Bank Holidays are notorious for throwing nasty weather as us and whilst the wind blew, come May Day a light breeze stroked the surface.  Initially, a belt of decent cloud provided enough cover for a flurry of Iron Blue Duns to hatch.  These inky black ephemerids remain a favourite of mine, which seem to be increasing in northern regions.  With duns littering the surface, time to try a new pattern.  Thankfully, those trout sipping down flies were quick onto the concoction of mole’s fur and CdC, giving us a good couple of hours of top drawer dry fly sport.  By early afternoon though a blazing sun burnt off cloud bringing a halt to the hatch.  Though a careful bit of scrutiny revealed the odd fish still prepared to feed and picking our way upstream, we managed several trout to 2lb plus.




~This solid lump snaffled the IBS first cast~











…Another victim to the the IBS…







Iron Blue Cul (IBC):

Hook: Partridge Spider #16

Thread: Danville’s Flymaster 6/0 claret

Body: Mole’s fur

Rib: Danville’s Flymaster 6/0 wine (claret) thread

Wing: Natural CdC (2 plumes)

~A tad scruffy this little tinker had tangled with several trout during a sparse hatch of Iron Blue Duns.

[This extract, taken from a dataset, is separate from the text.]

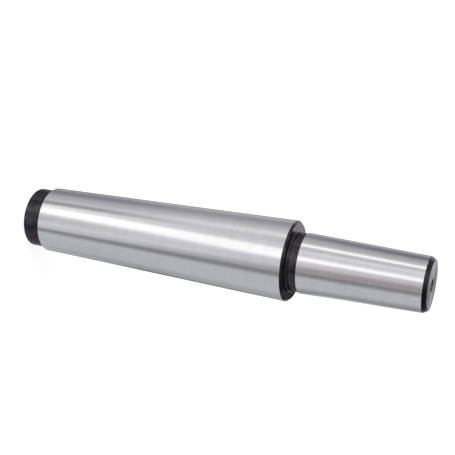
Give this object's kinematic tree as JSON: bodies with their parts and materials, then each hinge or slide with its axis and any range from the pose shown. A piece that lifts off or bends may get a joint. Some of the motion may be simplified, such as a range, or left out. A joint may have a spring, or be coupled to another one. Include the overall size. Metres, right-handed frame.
{
  "type": "threaded drill chuck arbor",
  "caption": "Ground steel arbor: its short cone carries a drill chuck, its long cone seats in a machine spindle, and a draw bar screws into its rear end.",
  "frame": {"origin": "middle of the rear face, on the axis", "axes": "+Z along the axis, from the rear face with the threaded hole to the front face of the chuck's cone; X and Y are free, because the part is a body of revolution"},
  "size_m": [0.024, 0.024, 0.1272],
  "materials": {
    "ground_steel": "satin"
  },
  "bodies": {
    "root": {"arbor": "ground_steel"}
  },
  "joints": []
}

That marriage of claret thread and mole’s fur gives a wonderful translucent and segmented effect when wet~


Friday, 3 May 2013

Calm before the Storm:


Yesterday, we were blessed with light breezes and warm spring sunshine, rendering our river valleys (right) a promising place to be.  With forecaster predicting heavy rain, gales and even snow on high peaks I managed to sneak out before the anticipated storm.  The warmth lulled me into fishing a terrestrial pattern and whilst black gnats were absent (long overdue now…)  thankfully, plenty of tiny beetles filled the air and the trout weren’t too fussy.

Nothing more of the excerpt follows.